Nutrien (TSX:NTR) is a Saskatoon-based company that produces and market crop nutrients to agricultural, industrial, and feed customers around the world. Its shares have dropped 18% year-over-year as the company has been forced to navigate a challenging environment in its industry. The agricultural sector has battled global trade tensions, a farm labour gap, and other issues. Fortunately, Nutrien stock bumped up 2.9% over the past week as of close on February 21.

So, why is Nutrien a good deal for value investors right now? The company released its fourth quarter and full-year results for 2019 on February 18. Nutrien generated $2.2 billion in free cash flow in 2019, which was up 9% from the prior year. Retail EBITDA moved up 2% for the full year, while Potash and Nitrogen EBITDA suffered sharp drops in Q4.

Potash was negatively impacted by a temporary reduction in global demand, as well as the impact of production downtime and the Canadian National Railway strike. Nitrogen suffered from lower ammonia sales and a lower nitrogen net realized selling price.
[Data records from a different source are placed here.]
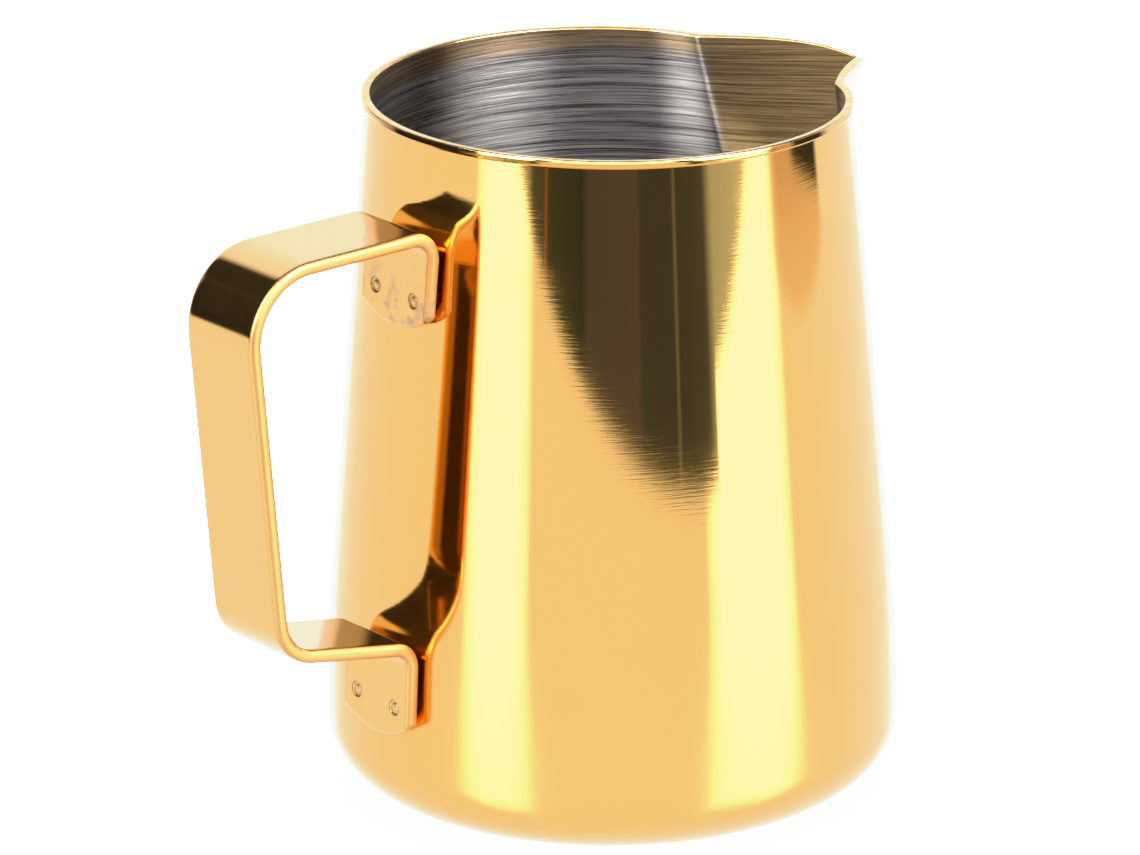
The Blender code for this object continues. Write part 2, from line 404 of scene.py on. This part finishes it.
def make_strap(finish):
    path = strap_path()
    half = STRAP_WIDTH / 2
    line = [Vector((-reach, -half, height)) for reach, height in path]
    strap = begin_line("handle", line[0])
    draw_line(line)
    bpy.ops.mesh.select_all(action="SELECT")
    strip = (0, STRAP_WIDTH / STRAP_STRIPS, 0)
    for _ in range(STRAP_STRIPS):
        bpy.ops.mesh.extrude_region_move(TRANSFORM_OT_translate={"value": strip})
    bpy.ops.mesh.select_all(action="SELECT")
    bpy.ops.mesh.normals_make_consistent(inside=False)
    leave_edit()
    for end in (path[0], path[-1]):
        place = Vector((-end.x, end.y))
        for vertex in strap.data.vertices:
            if (vertex.co.xz - place).length < TOUCH:
                vertex.co.z += TAB_END_RADIUS * (1 - cos(asin(vertex.co.y / TAB_END_RADIUS)))
    apply_modifier(strap, "SOLIDIFY", thickness=STRAP_THICKNESS, offset=0, use_even_offset=True)
    apply_modifier(
        strap,
        "BEVEL",
        width=STRAP_EDGE,
        segments=STRAP_EDGE_STEPS,
        limit_method="ANGLE",
        angle_limit=radians(45),
    )
    for _, _, middle, outward in weld_places():
        drill(strap, middle, outward)
    strap.data.materials.append(finish)
    smooth(strap)
    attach(strap, "root")
    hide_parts("handle_strap")
    return strap


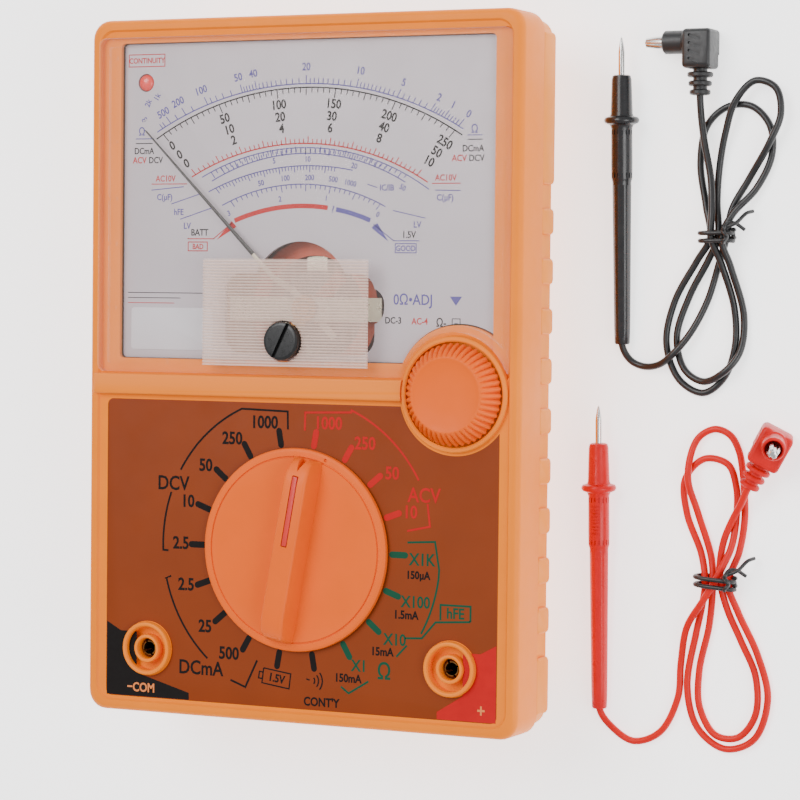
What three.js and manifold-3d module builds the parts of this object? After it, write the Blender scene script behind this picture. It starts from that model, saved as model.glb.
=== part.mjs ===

Shares of Nutrien last possessed a price-to-earnings ratio of 24 and a price-to-book value of 1. These are both very favourable levels relative to industry peers. Even better, Nutrien also offers some income for bargain hunters out there. The stock last paid out a quarterly dividend of $0.45 per share. This represents a nice 4.2% yield. Now is a great time to jump on Nutrien stock.